Because if it’s not love
Then it’s the bomb, the bomb, the bomb
The bomb, the bomb, the bomb, the bomb
That will bring us together
(The Smiths, Ask me)
In una conferenza pronunciata nel 1965, Pro o contro la bomba atomica, Elsa Morante impiegava l’immagine dell’ordigno nucleare per simboleggiare l’«occulta tentazione di disintegrarsi» da parte di un’umanità sempre più alienata, corrotta dalla società di massa e succube degli «stregoni-scienziati»; e enfatizzava, al contrario, l’importanza degli scrittori, ai quali spetterebbe un ruolo di disinnesco e di risveglio delle coscienze, visto che compito dell’arte è quello di «impedire la disintegrazione della coscienza umana».

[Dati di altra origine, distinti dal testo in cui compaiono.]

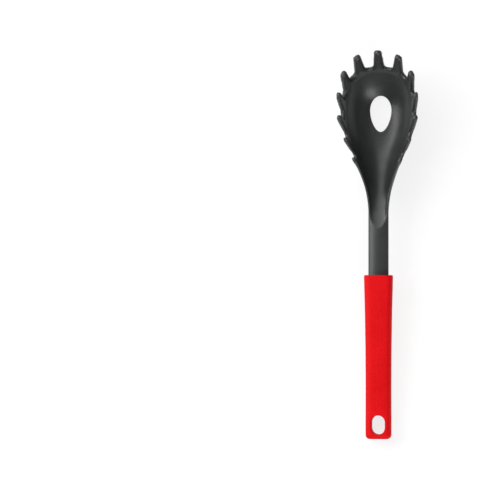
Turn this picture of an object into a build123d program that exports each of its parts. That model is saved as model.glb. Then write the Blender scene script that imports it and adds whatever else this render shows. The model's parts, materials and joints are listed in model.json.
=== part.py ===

Quando Morante scriveva queste parole si era nel pieno della Guerra fredda, a pochi anni dalla crisi missilistica cubana che, nell’ottobre del 1962, portò Stati Uniti e Urss a un passo dallo scontro armato: il timore dello scoppio di un conflitto nucleare faceva allora parte dell’immaginario collettivo e l’ombra della Bomba accompagnava la crescita del consumismo americano e il boom economico dell’Europa occidentale. Non sorprende, allora, che quella paranoia atomica sia stata assorbita, veicolata e anche sfruttata dalla cultura pop, a partire da quella statunitense: arti visive, letteratura, musica e cinema si sono infatti nutriti di costanti riferimenti all’era nucleare, e l’interesse per tale tema non sembra ancora essersi esaurito (lo si ritrova, per esempio, nell’ultimo romanzo di Cormac McCarthy, Il passeggero, i cui protagonisti sono figli di un fisico che lavorò al Progetto Manhattan).
A raccontare tutto questo è Camilla Sernagiotto nel suo La trappola atomica: come la bomba ha contaminato la cultura pop (Ultra), un’interessante ricostruzione di come le armi atomiche, dalla loro tragica manifestazione nel 1945, siano state protagoniste della cultura popolare.